Der Schwarzwald ist definitiv vorbei, er wurde abgelöst von einer Landschaft, die von der Abwechslung zwischen tief eingeschnittenen Flußtälern und sanften Hochflächen lebt. Oben auf den Feldern ist es still und leer, das Getreide steht in allen Grün- und Gelbtönen auf den Feldern und ein paar Pferde grasen am Waldrand. Auf einer kleinen Pausenbank überkommt mich der kurze Reflex, ein kleines Vormittagsschläfchen zu machen, aber ich lese statt dessen lieber ein bißchen.
Auf dem Feld wird es jetzt immer wärmer, die Sonne drückt sich immer mehr durch die Wolken, die am Vormittag noch dunkel aussahen. Selbst in der Sonne auf der Bank sitzen ist jetzt wieder schweißtreibend. Das hatte ich zuletzt vor fast 3 Wochen in Frankreich. Ein Blick auf die Karte läßt mich innerlich schon wieder ins Nörgeln verfallen: Die nächsten zwei Stunden bin ich auf freiem Feld oder durch Dörfer unterwegs. Wenigstens gut, daß die Zeiten des Sonnenbrandes inzwischen der Vergangenheit angehören.
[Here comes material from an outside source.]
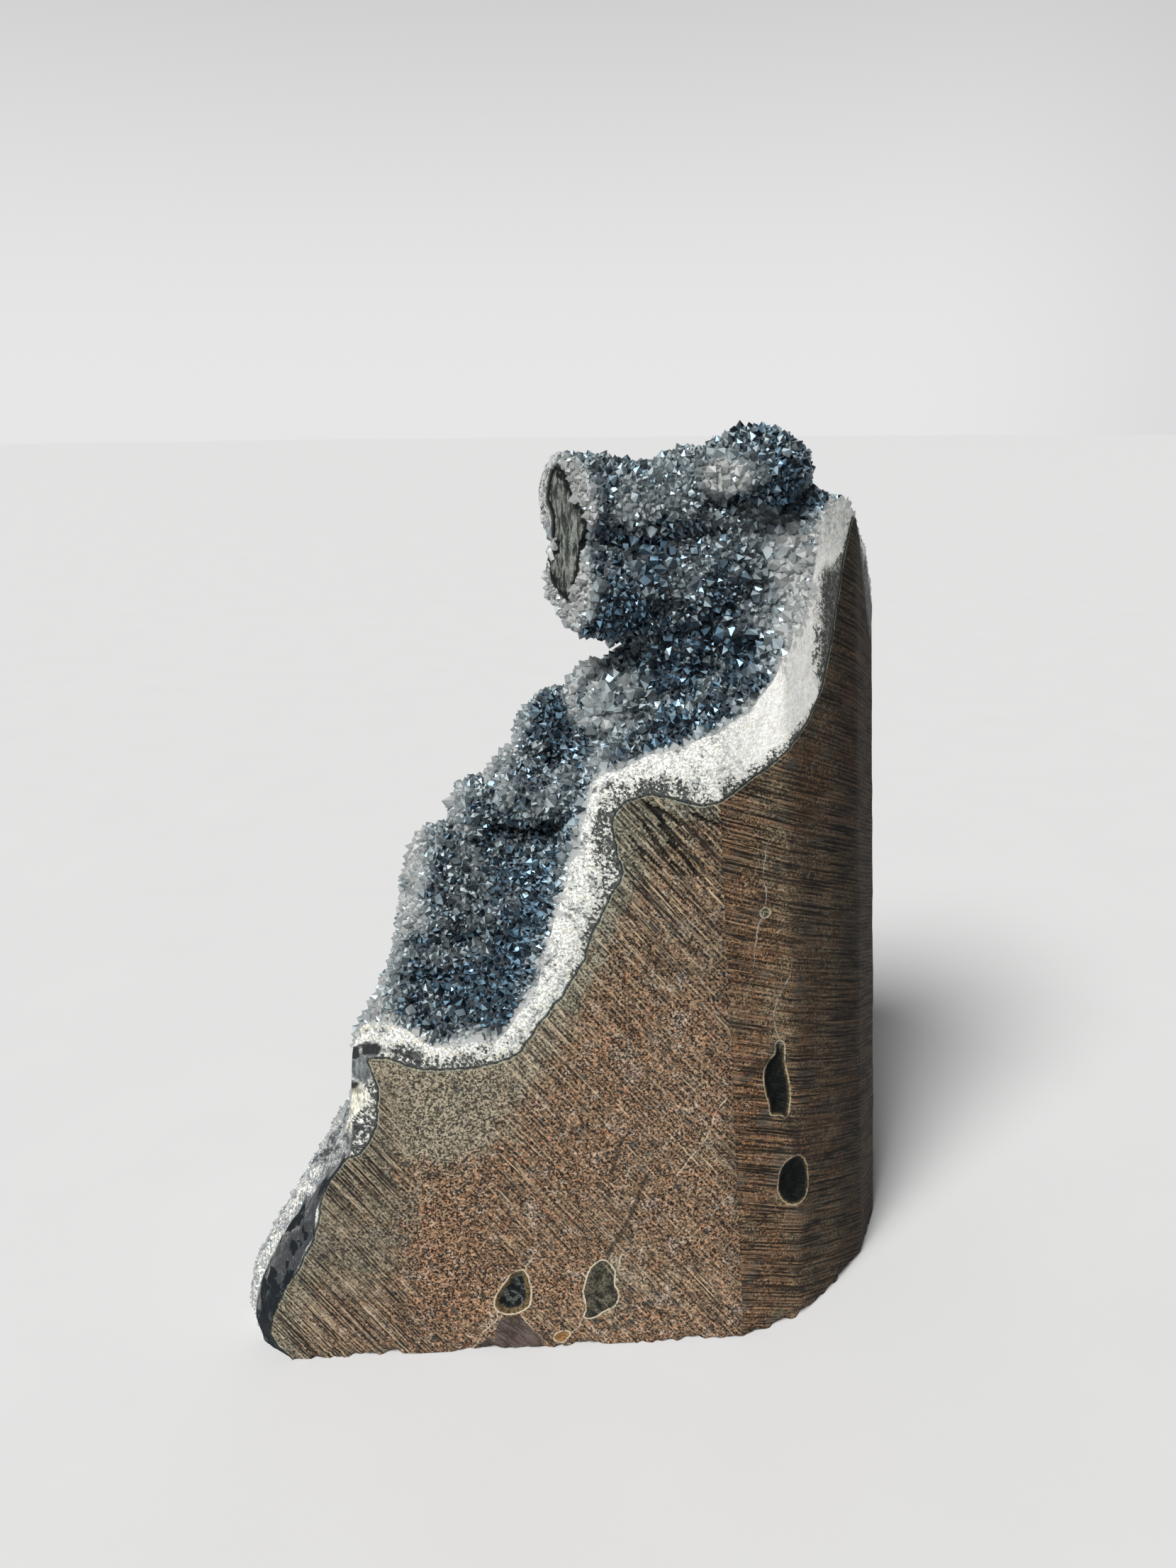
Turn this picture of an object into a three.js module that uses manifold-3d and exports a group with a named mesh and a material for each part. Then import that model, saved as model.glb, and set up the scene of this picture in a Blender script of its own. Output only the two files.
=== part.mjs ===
// A free-standing cut-base druse: a block of basalt matrix, sawn flat in front and
// underneath and trimmed by narrower cuts round its right-hand side, that carries a
// layer of quartz crowded with crystal points. A double stalactite, sawn across, and a
// rounded knob of crystals stand out at the top.
//
// Frame: millimetres, +Z up, the sawn front face in the plane facing -Y, the sawn
// underside on Z = 0, and the origin at the middle of the bounding box's floor.

import * as THREE from 'three';
import { mergeVertices } from 'three/addons/utils/BufferGeometryUtils.js';
import Module from 'manifold-3d';

// ---------------------------------------------------------------- driving dimensions
const HEIGHT = 240;            // reference height used by the cutting planes
const LEAN = 0.070;            // the right-hand cuts lean left by this much per mm of height
const BACK = 108;              // depth of the block behind the front face
const GAP = 0.3;               // clearance between the matrix and the quartz
const RIGHT_X = 125;           // beyond the right-hand cuts
const DRUSE_BACK = 86;         // the quartz wraps back to this depth

// plan of the trimmed block at the floor, from the front left, anticlockwise from above
const PLAN = [
  [-104, 0], [41.5, 0], [59, 7.2], [73, 20.2], [82.3, 30.3], [92.2, 50], [94.6, 70],
  [91, 90], [77, 102], [40, BACK], [-20, BACK], [-62, 101], [-88, 84], [-104, 56],
];

// Profiles of the whole specimen (matrix and quartz): for each depth behind the front
// face, [x, z] from the lower left corner, up the left side, across the crystal
// surface to the top right. Every profile has the same number of points.
const WHOLE = [
  { y: 0, p: [[-79, 0], [-84, 9], [-81, 20], [-76, 28], [-70, 40], [-68, 51], [-61.5, 62], [-60, 69], [-59, 83], [-57.6, 94], [-54.5, 99.5], [-49, 100.2], [-44, 97], [-38, 93], [-30, 93.3], [-22.5, 93], [-17, 101.5], [-10.8, 113], [-7, 128], [-1.6, 146], [0.5, 157], [5, 162], [15.5, 165.5], [26, 169], [35, 172], [42, 178], [47, 186], [53, 194], [56, 206], [57.5, 219], [66, 219.5], [74, 208], [80, 198]] },
  { y: 8, p: [[-88.5, 0], [-90, 9], [-87.2, 20], [-82, 31], [-74.6, 43], [-70.2, 49], [-63.8, 57.5], [-60.8, 67], [-59, 80], [-57.5, 92], [-54.5, 99.5], [-50, 102], [-45, 101.5], [-38, 100], [-30, 100], [-22.5, 101], [-17, 108], [-12, 118], [-8.2, 131], [-3.6, 147], [-1, 158], [4.5, 164], [14, 168.5], [24, 172], [33, 175], [40.5, 179], [45.5, 185.5], [52, 194], [55.5, 206], [57, 219], [65.5, 219.5], [74, 208], [80, 198]] },
  { y: 15, p: [[-91.5, 0], [-92.7, 11], [-90.3, 20], [-84.3, 31.5], [-77, 43.5], [-73, 50.5], [-66.6, 60], [-62, 69], [-59, 80], [-57, 89.5], [-54, 97], [-50.5, 104], [-45, 107], [-38, 107], [-30, 107], [-22.5, 109], [-17, 115], [-12.5, 124], [-8.6, 136], [-4.6, 149], [-1.5, 158.5], [4, 165.5], [13, 170], [23, 174], [32, 178], [39.5, 182], [45, 187.5], [51.5, 195], [55, 206], [57, 218.5], [65.5, 219.5], [74, 208], [80, 198]] },
  { y: 27, p: [[-93.5, 0], [-94.3, 9], [-88.3, 21], [-81.3, 32], [-74.3, 44], [-69.8, 52], [-64.3, 60.5], [-61, 69.5], [-59, 79], [-56, 87], [-52.8, 95.5], [-48.6, 105], [-44.5, 115], [-38, 119], [-30, 119], [-22, 121], [-16, 127.5], [-12.5, 136], [-9.5, 144], [-5.5, 153], [-1.5, 161], [4, 167], [12, 173], [21.5, 177.5], [30, 182.5], [37, 188], [42, 193], [47.5, 199], [52, 208], [55, 218], [64.5, 219.5], [72.5, 208.5], [79, 196]] },
  { y: 42, p: [[-93, 0], [-92.3, 9], [-85.3, 20], [-78.8, 31], [-72.3, 42.5], [-67.4, 51], [-64.3, 60], [-61.8, 69], [-58, 78], [-54.5, 87], [-50.5, 97], [-48.8, 109], [-46.7, 123], [-42.4, 132], [-36, 134.5], [-28.5, 136.5], [-27.6, 145], [-22.3, 151.3], [-16.8, 156.3], [-14.8, 165], [-10.3, 170], [-2, 171.5], [7, 176.5], [14, 184], [21, 194], [25, 203], [27, 214], [29.5, 226], [38, 230.5], [47, 229], [60, 219.5], [71.5, 208], [79, 193]] },
  { y: 58, p: [[-90.5, 0], [-89.2, 9], [-82.8, 20], [-76.3, 31], [-70.3, 41.5], [-67, 50.5], [-65, 60], [-61, 69], [-56.5, 78], [-52, 87.5], [-49, 97], [-47.5, 108], [-44, 120], [-39.5, 128], [-33, 130], [-27, 132], [-24, 141], [-18, 149], [-13, 154], [-10.5, 162], [-6, 166.5], [1, 169], [9.5, 176], [17, 185], [23, 196], [28, 208], [33, 218], [38.5, 224], [46, 226.5], [53, 222.5], [61.5, 213], [70, 202], [77, 187]] },
  { y: 74, p: [[-86.5, 0], [-85.3, 9], [-79.8, 20], [-73.8, 31], [-68.8, 42], [-65.8, 51.5], [-62, 60], [-57.5, 69.5], [-52.5, 79], [-47, 87], [-43.5, 95], [-40.5, 104], [-37, 114], [-32.5, 121], [-27, 125.5], [-20.5, 129], [-16, 136], [-11.5, 142], [-6.5, 148], [-2.5, 155], [2.5, 160], [9, 165], [16, 171], [22.5, 179], [28.5, 188], [34, 197], [39.5, 205], [45, 210], [50.5, 212], [56, 208.5], [62.5, 200.5], [69, 191], [75, 178]] },
  { y: DRUSE_BACK, p: [[-79, 0], [-79, 10], [-76, 21], [-71.5, 32], [-66.5, 42], [-61.5, 51], [-56, 58.5], [-51, 66], [-46, 73.5], [-40.5, 80.5], [-36, 88], [-32.5, 96], [-28.5, 104.5], [-24, 111], [-19, 116], [-13, 119.5], [-8, 126], [-3.5, 132], [1, 138], [5.5, 144.5], [10, 150], [16, 155.5], [22.5, 161.5], [28.5, 168.5], [34, 176.5], [39, 184], [44, 190.5], [48.5, 194.5], [53, 195], [57.5, 191.5], [63, 185], [69, 176], [74, 163]] },
];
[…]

Auf der übernächsten Bank beobachte ich gnädig für eine halbe Stunde die Radfahrer, die sich den Berg hocharbeiten, grüße den Bauern samt Traktor mit einem lässigen Kopfnicken und meine größte Sorge ist, ob es wohl im nächsten größeren Ort (Mühlacker) eine Eisdiele gibt. Probleme muß man haben.
In Mühlacker gibt es viel: Vorgelagerte mittelalterliche Befestigungsgräben. Eine Burgruine. Ein Bonsai-Center. Einen Marktplatz aus der Zeit der verheißungsvollen 80er Jahre. Eine nicht enden wollende Fußgängerzone, die mir vor allem deshalb so lang vorkommt, weil sie mich vor lauter Häßlichkeit vom richtigen Weg abbringt und statt dessen im weiten Bogen durch die Stadt führt. Und mir dabei die ganze Häßlichkeit von Mühlacker zeigt. Was mit Burg und Fachwerkhäusern begonnen hatte, läuft in Richtung Bahnhof in Dönerbuden, Spielhallen und schlimmen Kneipen aus, um nach der endgültigen Kapitulation in Form eines Großparkplatzes die Schändung der eigenen siechen Überreste durch Gewerbegebieten und Waldsiedlungen einzuleiten.
Und trotz alldem: Keine Eisdiele. Meine schwere Enttäuschung läßt sich noch nicht mal mit den sehr kalten Getränken, die ich bei Edeka nachkaufe, lindern. Das allerletzte, was ich von Mühlacker sehe, ist ein seltsamer Architektur-Versuch eines Wohnhauses aus Betonwürfeln, die erschreckend wenig Fenster haben. Und an dem der Schmutz wie dreckiger Rotz die Fassade herabläuft. Abgerockt, ungemütlich, nur schnell weiter.
Mein Schaudern über diesen Wohnblock (und die Vorstellung, darin wohnen zu müssen) sitzt so tief, daß ich auch eine halbe Stunde weiter in Lienzingen innerlich über die 60er-Jahre-Wohnsiedlungen schimpfe, bis plötzlich die nächste Straße mit Fachwerk und Schick und Schön mein Gemüt beruhigt. Mein blind ausgewähltes Dorfhotel entpuppt sich als Fachwerkhaus von 1450, das älteste Wohnhaus der Region. Mein Zimmer ist winzig, aber cool. Balken überall und das Bad ist - tadaah! - im Schrank. Glückstreffer!